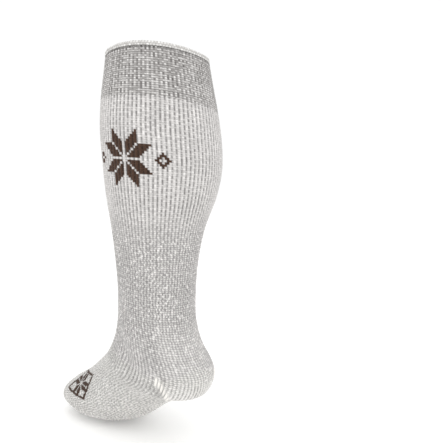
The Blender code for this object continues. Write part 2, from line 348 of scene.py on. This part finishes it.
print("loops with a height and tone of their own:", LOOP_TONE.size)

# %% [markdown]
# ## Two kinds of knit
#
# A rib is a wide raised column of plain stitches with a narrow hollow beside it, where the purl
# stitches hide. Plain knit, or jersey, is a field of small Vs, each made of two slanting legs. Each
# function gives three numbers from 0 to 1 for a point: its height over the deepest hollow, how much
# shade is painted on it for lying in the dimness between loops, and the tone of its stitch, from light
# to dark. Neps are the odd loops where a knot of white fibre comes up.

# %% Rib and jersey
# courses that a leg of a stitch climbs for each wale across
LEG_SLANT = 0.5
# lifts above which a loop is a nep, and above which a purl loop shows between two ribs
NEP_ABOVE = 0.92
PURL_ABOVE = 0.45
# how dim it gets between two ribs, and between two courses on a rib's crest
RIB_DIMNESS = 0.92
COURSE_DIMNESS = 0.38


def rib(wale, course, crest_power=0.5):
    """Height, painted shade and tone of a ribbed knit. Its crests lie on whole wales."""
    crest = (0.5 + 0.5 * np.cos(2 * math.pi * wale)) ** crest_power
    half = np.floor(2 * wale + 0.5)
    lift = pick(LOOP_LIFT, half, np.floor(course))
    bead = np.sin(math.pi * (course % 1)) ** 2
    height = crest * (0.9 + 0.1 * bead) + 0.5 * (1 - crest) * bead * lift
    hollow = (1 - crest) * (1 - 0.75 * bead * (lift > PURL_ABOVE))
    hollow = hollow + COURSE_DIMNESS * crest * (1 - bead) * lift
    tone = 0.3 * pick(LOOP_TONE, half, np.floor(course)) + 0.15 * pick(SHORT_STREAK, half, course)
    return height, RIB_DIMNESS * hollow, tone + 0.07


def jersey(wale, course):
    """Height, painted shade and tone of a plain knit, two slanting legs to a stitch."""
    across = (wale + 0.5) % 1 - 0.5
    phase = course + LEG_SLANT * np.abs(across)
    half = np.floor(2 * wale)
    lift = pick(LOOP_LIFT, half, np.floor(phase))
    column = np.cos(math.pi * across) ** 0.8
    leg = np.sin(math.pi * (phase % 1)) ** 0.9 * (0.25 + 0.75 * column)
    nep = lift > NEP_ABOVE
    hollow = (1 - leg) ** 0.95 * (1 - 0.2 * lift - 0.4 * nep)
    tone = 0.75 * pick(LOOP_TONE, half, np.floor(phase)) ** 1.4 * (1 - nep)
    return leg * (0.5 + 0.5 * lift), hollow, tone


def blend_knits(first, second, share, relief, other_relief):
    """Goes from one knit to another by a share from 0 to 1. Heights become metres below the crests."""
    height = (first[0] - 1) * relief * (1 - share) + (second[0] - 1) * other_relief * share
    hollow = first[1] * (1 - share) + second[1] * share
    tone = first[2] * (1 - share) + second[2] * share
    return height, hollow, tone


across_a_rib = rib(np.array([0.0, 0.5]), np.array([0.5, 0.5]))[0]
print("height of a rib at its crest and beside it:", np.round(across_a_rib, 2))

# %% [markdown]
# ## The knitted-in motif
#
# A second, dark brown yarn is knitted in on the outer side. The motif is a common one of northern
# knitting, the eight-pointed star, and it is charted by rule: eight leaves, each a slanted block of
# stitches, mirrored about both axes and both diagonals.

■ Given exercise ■
Extract the first line above and each line after it up to and including the one with "COURSE_DIMNESS = 0.38", please, exactly and with nothing else.

■ Full output ■
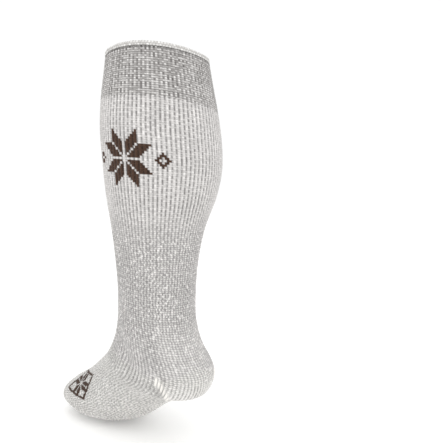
The Blender code for this object continues. Write part 2, from line 348 of scene.py on. This part finishes it.
print("loops with a height and tone of their own:", LOOP_TONE.size)

# %% [markdown]
# ## Two kinds of knit
#
# A rib is a wide raised column of plain stitches with a narrow hollow beside it, where the purl
# stitches hide. Plain knit, or jersey, is a field of small Vs, each made of two slanting legs. Each
# function gives three numbers from 0 to 1 for a point: its height over the deepest hollow, how much
# shade is painted on it for lying in the dimness between loops, and the tone of its stitch, from light
# to dark. Neps are the odd loops where a knot of white fibre comes up.

# %% Rib and jersey
# courses that a leg of a stitch climbs for each wale across
LEG_SLANT = 0.5
# lifts above which a loop is a nep, and above which a purl loop shows between two ribs
NEP_ABOVE = 0.92
PURL_ABOVE = 0.45
# how dim it gets between two ribs, and between two courses on a rib's crest
RIB_DIMNESS = 0.92
COURSE_DIMNESS = 0.38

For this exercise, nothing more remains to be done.